Your task is to print the material below exactly as presented.

[CAD and scene scripts]
* begin *

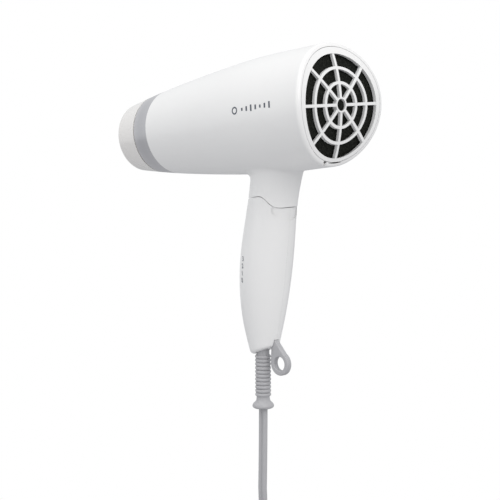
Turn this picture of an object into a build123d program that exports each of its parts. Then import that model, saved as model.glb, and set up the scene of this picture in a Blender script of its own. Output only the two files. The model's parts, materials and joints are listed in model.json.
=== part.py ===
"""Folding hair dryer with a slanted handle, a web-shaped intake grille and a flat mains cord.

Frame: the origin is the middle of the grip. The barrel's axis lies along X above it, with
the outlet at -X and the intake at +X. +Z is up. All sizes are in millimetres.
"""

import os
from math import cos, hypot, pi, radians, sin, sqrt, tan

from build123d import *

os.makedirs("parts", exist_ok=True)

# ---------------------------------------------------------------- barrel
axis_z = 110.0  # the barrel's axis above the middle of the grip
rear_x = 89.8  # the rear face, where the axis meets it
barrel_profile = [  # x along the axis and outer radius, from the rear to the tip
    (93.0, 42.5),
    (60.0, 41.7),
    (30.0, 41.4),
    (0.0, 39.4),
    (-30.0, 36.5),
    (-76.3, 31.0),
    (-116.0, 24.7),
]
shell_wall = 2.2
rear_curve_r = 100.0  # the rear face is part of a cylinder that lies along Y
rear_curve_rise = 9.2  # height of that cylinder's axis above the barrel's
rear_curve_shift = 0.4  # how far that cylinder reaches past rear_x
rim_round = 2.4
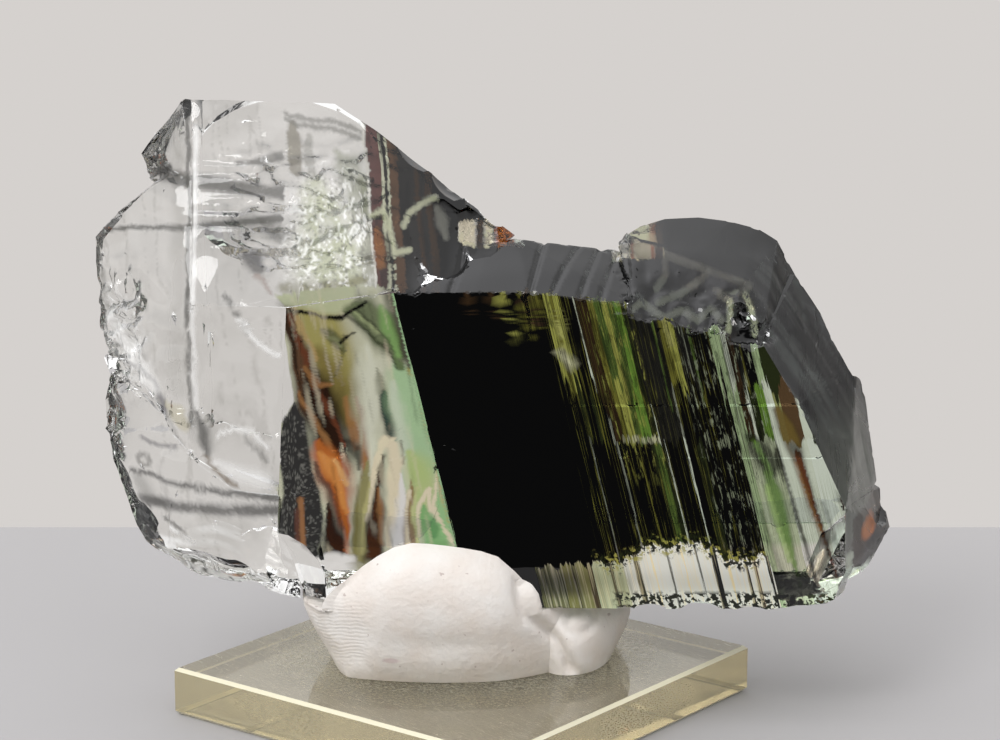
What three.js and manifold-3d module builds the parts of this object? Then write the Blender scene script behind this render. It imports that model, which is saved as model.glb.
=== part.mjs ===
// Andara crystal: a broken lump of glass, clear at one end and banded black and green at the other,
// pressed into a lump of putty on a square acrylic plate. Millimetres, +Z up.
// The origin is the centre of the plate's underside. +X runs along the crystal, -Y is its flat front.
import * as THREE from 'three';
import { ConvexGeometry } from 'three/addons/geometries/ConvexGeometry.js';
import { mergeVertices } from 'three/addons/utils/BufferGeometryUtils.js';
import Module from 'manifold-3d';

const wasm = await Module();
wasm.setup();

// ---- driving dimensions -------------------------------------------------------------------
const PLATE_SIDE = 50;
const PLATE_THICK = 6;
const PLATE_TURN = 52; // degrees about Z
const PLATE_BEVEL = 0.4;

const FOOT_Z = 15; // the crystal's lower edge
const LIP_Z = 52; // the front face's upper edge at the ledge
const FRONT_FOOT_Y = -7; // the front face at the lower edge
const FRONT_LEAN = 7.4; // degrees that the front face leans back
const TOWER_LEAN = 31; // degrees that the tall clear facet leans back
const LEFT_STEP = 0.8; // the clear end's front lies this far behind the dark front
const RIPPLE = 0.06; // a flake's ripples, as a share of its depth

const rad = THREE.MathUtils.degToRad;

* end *

Answer to the task:
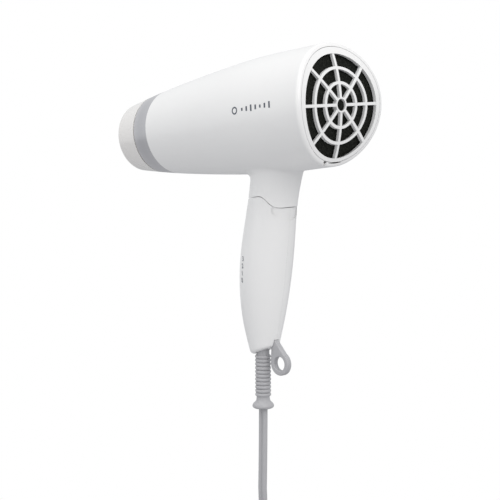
Turn this picture of an object into a build123d program that exports each of its parts. Then import that model, saved as model.glb, and set up the scene of this picture in a Blender script of its own. Output only the two files. The model's parts, materials and joints are listed in model.json.
=== part.py ===
"""Folding hair dryer with a slanted handle, a web-shaped intake grille and a flat mains cord.

Frame: the origin is the middle of the grip. The barrel's axis lies along X above it, with
the outlet at -X and the intake at +X. +Z is up. All sizes are in millimetres.
"""

import os
from math import cos, hypot, pi, radians, sin, sqrt, tan

from build123d import *

os.makedirs("parts", exist_ok=True)

# ---------------------------------------------------------------- barrel
axis_z = 110.0  # the barrel's axis above the middle of the grip
rear_x = 89.8  # the rear face, where the axis meets it
barrel_profile = [  # x along the axis and outer radius, from the rear to the tip
    (93.0, 42.5),
    (60.0, 41.7),
    (30.0, 41.4),
    (0.0, 39.4),
    (-30.0, 36.5),
    (-76.3, 31.0),
    (-116.0, 24.7),
]
shell_wall = 2.2
rear_curve_r = 100.0  # the rear face is part of a cylinder that lies along Y
rear_curve_rise = 9.2  # height of that cylinder's axis above the barrel's
rear_curve_shift = 0.4  # how far that cylinder reaches past rear_x
rim_round = 2.4
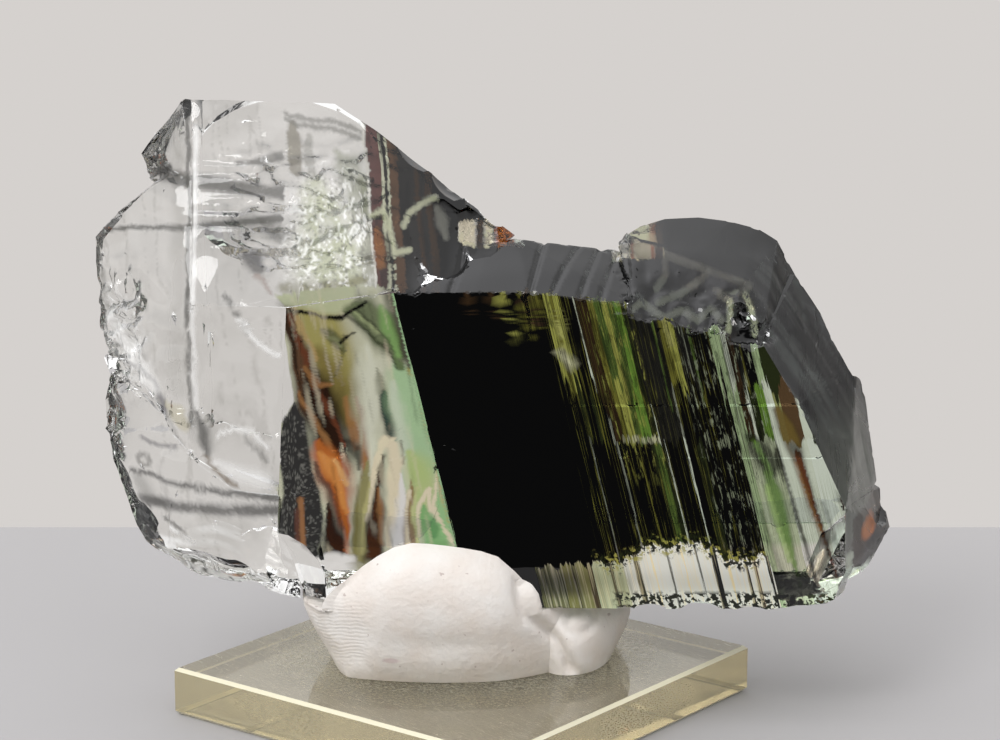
What three.js and manifold-3d module builds the parts of this object? Then write the Blender scene script behind this render. It imports that model, which is saved as model.glb.
=== part.mjs ===
// Andara crystal: a broken lump of glass, clear at one end and banded black and green at the other,
// pressed into a lump of putty on a square acrylic plate. Millimetres, +Z up.
// The origin is the centre of the plate's underside. +X runs along the crystal, -Y is its flat front.
import * as THREE from 'three';
import { ConvexGeometry } from 'three/addons/geometries/ConvexGeometry.js';
import { mergeVertices } from 'three/addons/utils/BufferGeometryUtils.js';
import Module from 'manifold-3d';

const wasm = await Module();
wasm.setup();

// ---- driving dimensions -------------------------------------------------------------------
const PLATE_SIDE = 50;
const PLATE_THICK = 6;
const PLATE_TURN = 52; // degrees about Z
const PLATE_BEVEL = 0.4;

const FOOT_Z = 15; // the crystal's lower edge
const LIP_Z = 52; // the front face's upper edge at the ledge
const FRONT_FOOT_Y = -7; // the front face at the lower edge
const FRONT_LEAN = 7.4; // degrees that the front face leans back
const TOWER_LEAN = 31; // degrees that the tall clear facet leans back
const LEFT_STEP = 0.8; // the clear end's front lies this far behind the dark front
const RIPPLE = 0.06; // a flake's ripples, as a share of its depth

const rad = THREE.MathUtils.degToRad;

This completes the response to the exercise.